Thomas Nevius appeals the district court's denial of his petition for a writ of habeas corpus. Nevius contends that (1) the prosecutor's improper exercise of his peremptory challenges against minority veniremen deprived Nevius of a representative petit jury in violation of the sixth and fourteenth amendments; (2) the district court improperly denied Nevius' request for an evidentiary hearing; (3) prosecutorial misconduct during closing arguments to the jury constituted reversible error; and (4) the indictment was defective in alleging first degree murder.

BACKGROUND

The evidence accepted by the jury established that, on July 12, 1980, Nevius and three other men entered the Las Vegas apartment of David and Rochelle Kinnamon with the intent to steal money and jewelry.
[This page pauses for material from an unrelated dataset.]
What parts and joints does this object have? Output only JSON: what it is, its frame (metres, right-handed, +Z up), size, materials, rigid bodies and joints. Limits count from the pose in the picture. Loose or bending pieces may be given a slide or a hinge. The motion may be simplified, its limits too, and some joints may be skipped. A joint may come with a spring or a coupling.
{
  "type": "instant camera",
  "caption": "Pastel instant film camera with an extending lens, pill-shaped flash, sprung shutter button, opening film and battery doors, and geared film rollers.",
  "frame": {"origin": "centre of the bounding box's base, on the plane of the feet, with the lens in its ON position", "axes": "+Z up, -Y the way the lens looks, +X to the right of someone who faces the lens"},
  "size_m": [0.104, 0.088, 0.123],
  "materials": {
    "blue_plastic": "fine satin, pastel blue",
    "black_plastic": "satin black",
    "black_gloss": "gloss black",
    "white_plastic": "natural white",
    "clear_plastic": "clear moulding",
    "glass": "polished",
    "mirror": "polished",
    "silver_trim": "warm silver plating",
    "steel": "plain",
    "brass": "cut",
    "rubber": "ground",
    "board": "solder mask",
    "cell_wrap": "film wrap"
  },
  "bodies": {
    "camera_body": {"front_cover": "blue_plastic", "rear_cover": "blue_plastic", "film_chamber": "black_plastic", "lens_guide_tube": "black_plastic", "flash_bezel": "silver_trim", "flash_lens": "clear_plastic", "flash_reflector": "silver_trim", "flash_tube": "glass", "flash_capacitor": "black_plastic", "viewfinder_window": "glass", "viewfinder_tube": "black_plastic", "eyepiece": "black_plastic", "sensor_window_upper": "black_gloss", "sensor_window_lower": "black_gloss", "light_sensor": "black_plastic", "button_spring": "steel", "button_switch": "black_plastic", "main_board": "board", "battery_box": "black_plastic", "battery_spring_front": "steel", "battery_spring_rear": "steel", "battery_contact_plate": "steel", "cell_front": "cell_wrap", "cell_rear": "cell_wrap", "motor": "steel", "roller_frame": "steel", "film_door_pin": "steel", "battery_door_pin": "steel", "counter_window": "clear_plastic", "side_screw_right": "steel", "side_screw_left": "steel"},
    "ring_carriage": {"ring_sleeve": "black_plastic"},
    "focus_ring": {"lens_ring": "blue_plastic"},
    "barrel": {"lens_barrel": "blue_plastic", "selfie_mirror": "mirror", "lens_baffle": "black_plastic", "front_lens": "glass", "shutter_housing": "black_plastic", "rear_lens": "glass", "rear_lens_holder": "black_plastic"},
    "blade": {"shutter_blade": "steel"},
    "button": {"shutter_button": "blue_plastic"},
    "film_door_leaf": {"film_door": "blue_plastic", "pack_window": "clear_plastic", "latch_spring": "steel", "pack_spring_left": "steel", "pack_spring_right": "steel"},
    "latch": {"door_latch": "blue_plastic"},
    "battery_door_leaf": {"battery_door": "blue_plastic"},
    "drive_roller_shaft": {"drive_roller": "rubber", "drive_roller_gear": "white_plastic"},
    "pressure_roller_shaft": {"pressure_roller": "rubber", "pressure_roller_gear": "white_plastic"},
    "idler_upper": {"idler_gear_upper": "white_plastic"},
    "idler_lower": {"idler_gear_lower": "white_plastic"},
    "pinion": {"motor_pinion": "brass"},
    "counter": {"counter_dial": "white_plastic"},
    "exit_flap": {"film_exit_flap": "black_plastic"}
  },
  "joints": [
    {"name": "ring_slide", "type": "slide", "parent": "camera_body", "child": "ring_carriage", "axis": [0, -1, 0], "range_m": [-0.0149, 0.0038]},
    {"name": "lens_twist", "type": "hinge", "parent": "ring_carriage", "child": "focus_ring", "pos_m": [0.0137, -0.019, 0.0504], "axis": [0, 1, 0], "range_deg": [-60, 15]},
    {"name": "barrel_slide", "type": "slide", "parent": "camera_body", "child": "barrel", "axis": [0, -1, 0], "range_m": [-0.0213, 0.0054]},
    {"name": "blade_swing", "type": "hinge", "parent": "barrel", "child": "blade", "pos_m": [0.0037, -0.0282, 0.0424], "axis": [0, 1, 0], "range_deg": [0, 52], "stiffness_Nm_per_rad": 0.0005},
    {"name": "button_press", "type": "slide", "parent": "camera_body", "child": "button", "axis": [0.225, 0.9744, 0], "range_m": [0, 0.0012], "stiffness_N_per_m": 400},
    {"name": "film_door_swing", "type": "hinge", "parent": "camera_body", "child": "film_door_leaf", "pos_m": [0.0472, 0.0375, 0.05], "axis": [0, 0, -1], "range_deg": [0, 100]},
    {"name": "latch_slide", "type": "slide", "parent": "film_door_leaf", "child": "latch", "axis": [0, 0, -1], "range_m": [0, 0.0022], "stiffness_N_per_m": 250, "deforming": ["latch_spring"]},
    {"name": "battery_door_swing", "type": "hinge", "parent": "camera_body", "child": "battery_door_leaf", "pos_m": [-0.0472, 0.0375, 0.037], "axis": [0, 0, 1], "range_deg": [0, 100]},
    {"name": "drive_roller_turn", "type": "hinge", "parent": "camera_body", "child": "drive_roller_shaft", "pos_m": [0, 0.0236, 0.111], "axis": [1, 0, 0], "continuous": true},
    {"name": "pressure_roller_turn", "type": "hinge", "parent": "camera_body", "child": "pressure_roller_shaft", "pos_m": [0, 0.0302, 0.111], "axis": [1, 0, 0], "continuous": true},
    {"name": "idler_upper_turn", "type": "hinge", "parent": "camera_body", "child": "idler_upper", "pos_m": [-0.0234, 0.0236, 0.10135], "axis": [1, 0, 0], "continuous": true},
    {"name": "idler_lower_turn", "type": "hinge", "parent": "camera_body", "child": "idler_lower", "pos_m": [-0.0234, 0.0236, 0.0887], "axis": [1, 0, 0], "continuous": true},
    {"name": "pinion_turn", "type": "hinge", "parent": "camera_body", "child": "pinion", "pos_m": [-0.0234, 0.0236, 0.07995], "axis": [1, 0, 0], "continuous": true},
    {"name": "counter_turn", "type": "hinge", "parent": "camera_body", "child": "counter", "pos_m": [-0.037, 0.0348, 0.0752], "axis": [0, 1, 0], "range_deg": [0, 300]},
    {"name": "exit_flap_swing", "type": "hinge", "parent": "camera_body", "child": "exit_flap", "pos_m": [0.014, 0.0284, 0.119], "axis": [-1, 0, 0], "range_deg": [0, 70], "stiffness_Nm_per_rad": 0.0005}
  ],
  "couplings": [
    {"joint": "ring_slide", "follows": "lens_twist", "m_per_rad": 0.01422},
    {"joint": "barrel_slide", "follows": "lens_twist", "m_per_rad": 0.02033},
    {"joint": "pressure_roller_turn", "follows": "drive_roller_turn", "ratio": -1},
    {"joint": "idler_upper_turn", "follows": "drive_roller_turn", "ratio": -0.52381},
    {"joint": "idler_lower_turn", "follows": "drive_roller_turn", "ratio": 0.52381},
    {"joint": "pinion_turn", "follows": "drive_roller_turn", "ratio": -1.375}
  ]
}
While two men ransacked the kitchen and living room, Nevius and another man dragged Rochelle Kinnamon into the bedroom where they attempted to assault her sexually while holding her at gunpoint. When David Kinnamon returned home unexpectedly, the four men fled through the bedroom window. As Mr. Kinnamon entered the bedroom, Nevius turned and fired four shots. Mr. Kinnamon was killed almost instantly by gunshot wounds to the head.
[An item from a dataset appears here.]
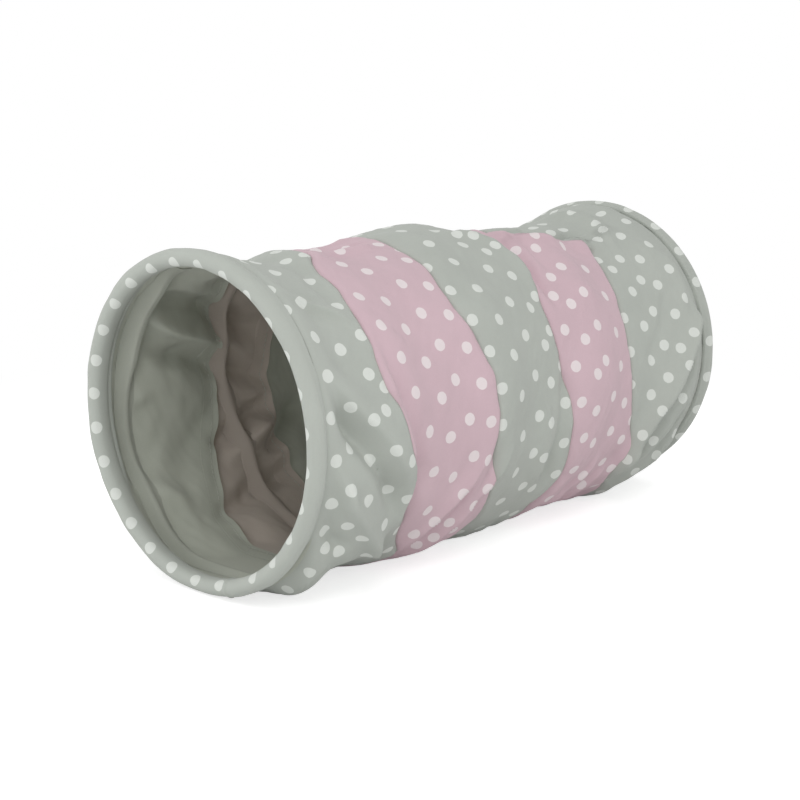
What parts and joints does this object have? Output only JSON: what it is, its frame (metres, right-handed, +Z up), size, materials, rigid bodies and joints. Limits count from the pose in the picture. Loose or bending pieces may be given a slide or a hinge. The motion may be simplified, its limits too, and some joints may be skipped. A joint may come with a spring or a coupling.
{
  "type": "pet play tunnel",
  "caption": "Collapsible cloth tunnel for small pets: sewn bands on a wire spiral, with a padded, hooped hem at each mouth; it squashes flat along its length.",
  "frame": {"origin": "on the ground under the middle of the tunnel, half way between its two mouths", "axes": "+X along the tunnel towards the rear mouth, +Z up; the front mouth faces -X"},
  "size_m": [0.35, 0.1902, 0.1795],
  "materials": {
    "sage_cloth": "matte cotton, printed dots",
    "pink_cloth": "matte cotton, printed dots",
    "binding_tape": "matte woven tape",
    "wadding": "soft fibre wadding",
    "sewing_thread": "twisted thread",
    "spring_steel": "drawn wire",
    "cap_plastic": "moulded"
  },
  "bodies": {
    "rear_end": {"rear_hem_sleeve": "sage_cloth", "rear_hem_padding": "wadding", "rear_hoop": "spring_steel", "rear_hoop_ferrule": "spring_steel", "rear_hem_thread": "sewing_thread", "rear_spiral_cap": "cap_plastic", "spiral_spring": "spring_steel", "spiral_tape": "binding_tape"},
    "front_end": {"front_hem_sleeve": "sage_cloth", "front_hem_padding": "wadding", "front_hoop": "spring_steel", "front_hoop_ferrule": "spring_steel", "front_hem_thread": "sewing_thread", "front_spiral_cap": "cap_plastic"},
    "front_sage_cloth": {"front_sage_band": "sage_cloth", "front_sage_pink_thread": "sewing_thread"},
    "front_pink_cloth": {"front_pink_band": "pink_cloth", "front_pink_sage_thread": "sewing_thread"},
    "middle_sage_cloth": {"middle_sage_band": "sage_cloth", "rear_sage_pink_thread": "sewing_thread"},
    "rear_pink_cloth": {"rear_pink_band": "pink_cloth", "rear_pink_sage_thread": "sewing_thread"},
    "rear_sage_cloth": {"rear_sage_band": "sage_cloth"}
  },
  "joints": [
    {"name": "collapse", "type": "slide", "parent": "rear_end", "child": "front_end", "axis": [1, 0, 0], "range_m": [0, 0.2894], "stiffness_N_per_m": 25, "springref_m": -0.04, "deforming": ["spiral_spring", "spiral_tape"]},
    {"name": "front_sage_follow", "type": "slide", "parent": "rear_end", "child": "front_sage_cloth", "axis": [1, 0, 0], "range_m": [0, 0.2618], "deforming": ["front_sage_band", "front_sage_pink_thread"]},
    {"name": "front_pink_follow", "type": "slide", "parent": "rear_end", "child": "front_pink_cloth", "axis": [1, 0, 0], "range_m": [0, 0.2095], "deforming": ["front_pink_band", "front_pink_sage_thread"]},
    {"name": "middle_sage_follow", "type": "slide", "parent": "rear_end", "child": "middle_sage_cloth", "axis": [1, 0, 0], "range_m": [0, 0.1521], "deforming": ["middle_sage_band", "rear_sage_pink_thread"]},
    {"name": "rear_pink_follow", "type": "slide", "parent": "rear_end", "child": "rear_pink_cloth", "axis": [1, 0, 0], "range_m": [0, 0.0966], "deforming": ["rear_pink_band", "rear_pink_sage_thread"]},
    {"name": "rear_sage_follow", "type": "slide", "parent": "rear_end", "child": "rear_sage_cloth", "axis": [1, 0, 0], "range_m": [0, 0.037], "deforming": ["rear_sage_band"]}
  ],
  "couplings": [
    {"joint": "front_sage_follow", "follows": "collapse", "ratio": 0.9041},
    {"joint": "front_pink_follow", "follows": "collapse", "ratio": 0.7232},
    {"joint": "middle_sage_follow", "follows": "collapse", "ratio": 0.525},
    {"joint": "rear_pink_follow", "follows": "collapse", "ratio": 0.3332},
    {"joint": "rear_sage_follow", "follows": "collapse", "ratio": 0.1273}
  ]
}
Nevius, who is black, was charged with first degree murder. During jury selection, the prosecution exercised seven peremptory challenges, excluding from the jury panel all four blacks (including one alternate juror) and both Hispanics. At trial Nevius admitted involvement in the crime, but claimed that he was not the one who fired the revolver. The jury found Nevius guilty of murder, burglary and sexual assault with the use of a deadly weapon. The same jury sentenced Nevius to death. The Nevada Supreme Court affirmed the conviction and sentence. Nevius' petition for post-conviction relief was denied by the state trial court. The Nevada Supreme Court affirmed. Nevius subsequently sought federal habeas corpus relief in district court. The district court denied his petition. This appeal followed.

STANDARD OF REVIEW

We review de novo the district court's denial of a habeas corpus petition. Weygandt v. Ducharme, 774 F.2d 1491, 1492 (9th Cir.1985). Because the petition was rejected without an evidentiary hearing, we must make a two part inquiry. First, we must determine whether Nevius has alleged facts which, if proven, would entitle him to relief. If Nevius did allege such facts, then we must determine whether an evidentiary hearing is necessary to establish the truth of his allegations. Lincoln v. Sunn, 807 F.2d 805, 808 (9th Cir.1987).

DISCUSSION
1. The Prosecutor's Peremptory Challenges

Nevius alleges that the prosecutor improperly exercised his peremptory challenges to exclude black and Hispanic veniremen from the petit jury. Nevius contends that prosecutorial statements made at trial and during oral argument before the Nevada Supreme Court show that the peremptory challenges were improperly exercised. In addition, Nevius renews an argument, first raised in the district court, that certain post-trial statements made by the prosecutor to defense counsel prove that the state exercised its peremptory challenges for improper, prejudicial reasons. 1 Nevius argues that the prosecutor's improper exercise of peremptory challenges violated his sixth amendment right to a fair and impartial jury and his fourteenth amendment right to equal protection.

A. Sixth Amendment Claims

The sixth amendment requires that jury panels be drawn from a source fairly representative of the community. Taylor v. Louisiana, 419 U.S. 522, 538, 95 S.Ct. 692, 701, 42 L.Ed.2d 690 (1975). However, the fair cross section requirement applies only to the larger venire pool and not to the petit jury: "Defendants are not entitled to a jury of any particular composition." Id. at 538, 95 S.Ct. at 702. Indeed, the Supreme Court has expressly rejected a claim similar to Nevius': "We remain convinced that an extension of the fair cross section requirement to petit juries would be unworkable and unsound, and we decline ... to adopt such an extension." Lockhart v. McCree, 476 U.S. 162, 174, 106 S.Ct. 1758, 1765, 90 L.Ed.2d 137 (1986). Nevius' sixth amendment claim therefore must fail because he does not allege discrimination in the selection of the venire.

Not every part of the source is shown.